SCSU women's track and field at a championship event in May. SCSU Athletics

I am currently a student at Southern Connecticut State University, studying communication with a concentration in advertising and promotions. I currently live off campus in New Haven and commute daily to Southern multiple times a day as I am also a member of the women’s soccer team.

I’m writing this letter with great concern for the future of the Connecticut State Colleges and Universities and to share my story about going to a four-year institution in Connecticut.

Unfortunately for me, I was not granted a full scholarship to play sports at the collegiate level. Because of this, I will continue to pay off the debt of student loans for the vast majority of my life.

I along with many other students across all schools in Connecticut am concerned that the budget cuts will make it continuously harder for students to enroll in college due to potential increases in the costs of tuition. State schools give me and thousands of other students the opportunity to juggle having a job and going to school, playing a sport and going to school, or doing all three of those things. My mother has been extremely supportive throughout my college career and helping with payments as much as she can. I come from a single-parent household, and my mother recently had to leave her job.

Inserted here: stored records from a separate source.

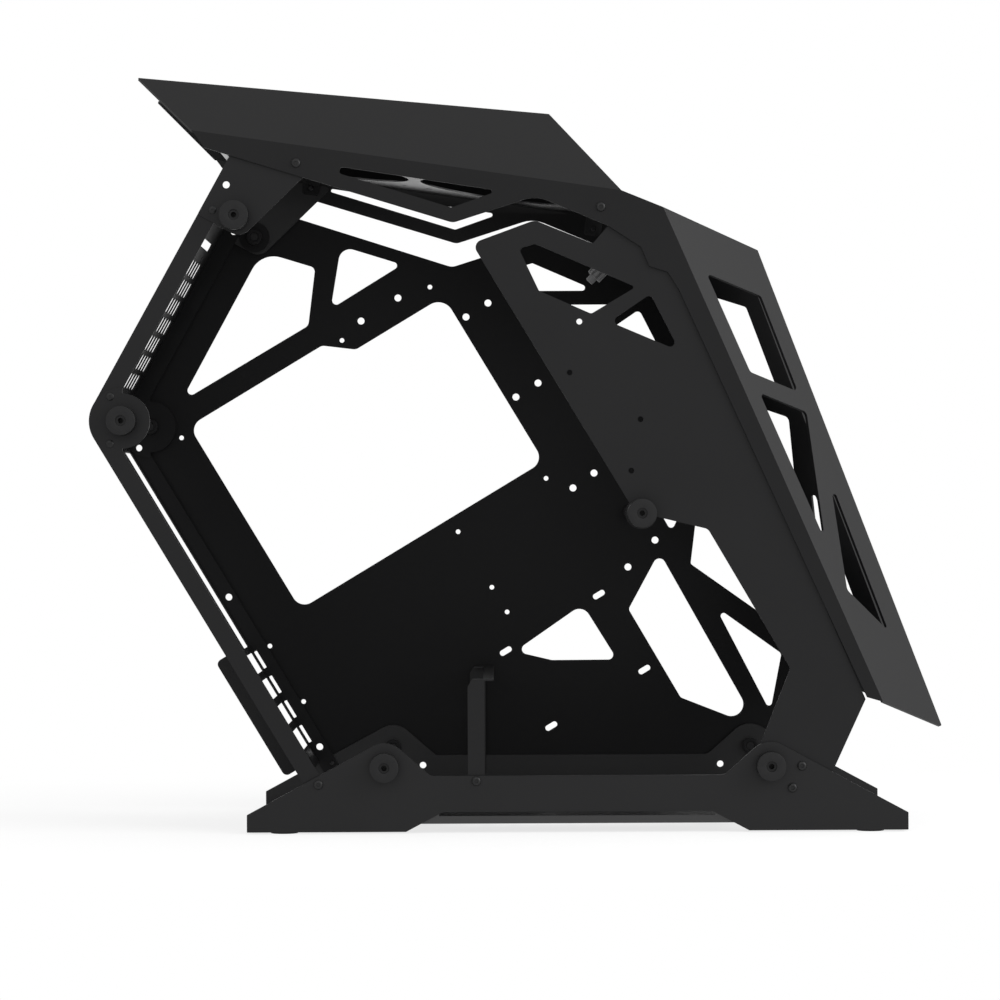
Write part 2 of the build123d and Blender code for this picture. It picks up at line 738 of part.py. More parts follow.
button_heading = direction(-button_panel_angle)
button_normal = direction(90.0 - button_panel_angle)
panel_start = top_fold(top_fan_plate_end + 1.5, fan_plate_drop)
panel_end = meet(panel_start, button_heading, front_fold(0, fan_plate_drop), front_along)
panel_length = math.dist(panel_start, panel_end)
button_point = step(panel_start, button_heading, button_along)
button_plane = lying(panel_start, button_heading)


def button_bracket():
    """Folded sheet across the upper front corner, which carries the power button."""
    body = box_on(button_plane, (0, -sheet_inner), (panel_length, plate_inner), sheet)
    foot = step(panel_start, button_normal, -fan_side_flange)
    ends = [panel_start, panel_end, step(panel_end, button_normal, -fan_side_flange), foot]
    corners = [(*step(ends[0], button_normal, sheet), 0), (*step(ends[1], button_normal, sheet), 0),
               (*step(ends[2], button_heading, -6.0), 2.0), (*step(ends[3], button_heading, 18.0), 2.0)]
    body = body + wall(corners, -sheet_inner, -tab_inner) + wall(corners, sheet_inner, plate_inner)
    return body - punch(button_plane, [(button_along, 0)], barrel_radius + 0.1, 4.0)[0]


front_start = math.dist(front_fold(0, fan_plate_drop), panel_end) + 0.5


def front_fans():
    """Folded sheet behind the front opening, with two fan openings."""
    lay = lying(front_fold(0, fan_plate_drop), front_along)
    body = box_on(lay, (front_start, -sheet_inner), (front_fan_plate_end, plate_inner), sheet)
    strip = [front_fold(front_start, fan_plate_drop - sheet),
             front_fold(front_fan_plate_end, fan_plate_drop - sheet),
             front_fold(front_fan_plate_end, fan_plate_drop + fan_side_flange),
             front_fold(front_start + 8.0, fan_plate_drop + fan_side_flange)]
    body = body + wall(rounded(strip, 0), -sheet_inner, -tab_inner)
    body = body + wall(rounded(strip, 0), sheet_inner, plate_inner)
    tools = []
    for index in range(2):
        middle = (front_start + front_fan_margin + fan_pitch * index, 0)
        tools += punch(lay, [middle], fan_bore_radius, 4.0)
        tools += punch(lay, fan_pattern(middle), fan_hole_radius, 4.0)
    return cut(body, tools)


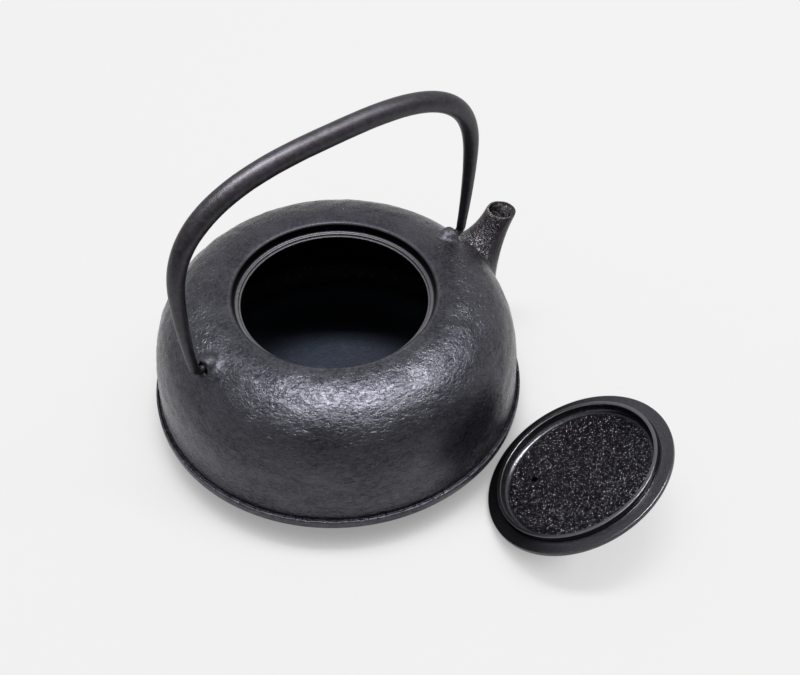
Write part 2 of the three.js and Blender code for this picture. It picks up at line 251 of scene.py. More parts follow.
def soften_junction(obj, first, second, reach, rounds):
    """Rounds the corner where two joined solids meet, as a casting fillet does."""
    points = corners(obj)
    near = [
        i for i, p in enumerate(points)
        if distance_to(second, p) < SEAM_WIDTH and distance_to(first, p) < SEAM_WIDTH
    ]
    seam = KDTree(len(near))
    for i in near:
        seam.insert(Vector(points[i]), i)
    seam.balance()
    away = np.array([seam.find(Vector(p))[2] for p in points])
    fade = np.clip(1 - away / reach, 0, 1)
    fade = (fade * fade * (3 - 2 * fade))[:, None] * SEAM_PULL
    edges = np.empty(len(obj.data.edges) * 2, int)
    obj.data.edges.foreach_get("vertices", edges)
    edges = edges.reshape(-1, 2)
    count = np.bincount(edges.ravel(), minlength=len(points))[:, None]
    for _ in range(rounds):
        total = np.zeros_like(points)
        np.add.at(total, edges[:, 0], points[edges[:, 1]])
        np.add.at(total, edges[:, 1], points[edges[:, 0]])
        points += (total / np.maximum(count, 1) - points) * fade
    set_corners(obj, points)


def finish_piece(obj, body, node, materials):
    """Gives a piece its materials and shading, its body, and the node that it replaces."""
    obj.data.materials.clear()
    for material in materials:
        obj.data.materials.append(material)
    obj.data.shade_smooth()
    obj.data.set_sharp_from_angle(angle=math.radians(SMOOTH_ANGLE))
    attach(obj, body)
    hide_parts(node)


# Node helpers


def make_input(tree, name, kind):
    return tree.interface.new_socket(name=name, in_out="INPUT", socket_type=kind)


def new_material(name):
    material = bpy.data.materials.new(name)
    material.use_nodes = True
    tree = material.node_tree
    return material, tree, tree.nodes["Principled BSDF"]


def put(tree, socket, value):
    """Links a socket to another one, or gives it a number or a colour."""
    if hasattr(value, "is_linked"):
        tree.links.new(value, socket)
    elif hasattr(value, "__len__"):
        socket.default_value = (*value[:3], 1)
    else:
        socket.default_value = value


def math_node(tree, operation, *values):
    node = tree.nodes.new("ShaderNodeMath")
    node.operation = operation
    for socket, value in zip(node.inputs, values):
        put(tree, socket, value)
    return node.outputs[0]


def product(tree, first, second):
    return math_node(tree, "MULTIPLY", first, second)


def linear(tree, value, factor, offset):
    """A value times a factor, plus an offset."""
    return math_node(tree, "MULTIPLY_ADD", value, factor, offset)


def colour_socket(sockets, name):
    return next(s for s in sockets if s.type == "RGBA" and s.name == name)


def blend(tree, factor, first, second):
    """Colour between two colours or sockets."""
    node = tree.nodes.new("ShaderNodeMix")
    node.data_type = "RGBA"
    put(tree, node.inputs["Factor"], factor)
    put(tree, colour_socket(node.inputs, "A"), first)
    put(tree, colour_socket(node.inputs, "B"), second)
    return colour_socket(node.outputs, "Result")


def along(tree, vector, way):
    """How far a vector reaches along a way."""
    node = tree.nodes.new("ShaderNodeVectorMath")
    node.operation = "DOT_PRODUCT"
    tree.links.new(vector, node.inputs[0])
    node.inputs[1].default_value = way
    return node.outputs["Value"]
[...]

My mother was an administrator at an elementary school in the town I am from, and because of this education has always been a huge part of my life and taken very seriously. I was extremely fortunate to receive some money athletically, but not enough to the point where I know I will be living comfortably after graduating from SCSU.

Throughout my years at Southern Connecticut State University, I have grown to love certain parts of the process and dislike other parts. Due to such a low enrollment in many of my courses, the trajectory of my last semester senior year was changed drastically. Upon my last semester of senior year, I checked my course schedule after winter break and realized that three out of my four final classes were dropped due to Southern not having enough funding to run the course with such low enrollment. This of course did not only affect me, but it affected my professors as well, as they now will have to make up the classes that got dropped. This experience was stressful to say the least and could have been avoidable.

Our graduates from all Connecticut institutions tend to stay in Connecticut after the duration of their time at one of the state universities. With all of the ample opportunities for college graduates in Connecticut, it is crucial that the budget remains the same or increases. The current and incoming students attending the institutions of Connecticut are of utmost importance because we are the future of this state. Budget cuts for four-year universities are something I would never have thought I would hear about during my time at Southern.

There are many people like me and there are many people less fortunate than I who received no money to go to school and who must pay for their own school. Unlike many of our state representatives, current and past governors, and higher-ups in charge of our schooling, I did not have the means to attend prestigious colleges and universities.

I hope everyone in a position of power understands the great importance of the state’s four-year universities, community colleges, etc., and their benefit to the future workers of Connecticut.

Julia Alicea is a graduating senior at Southern Connecticut State University.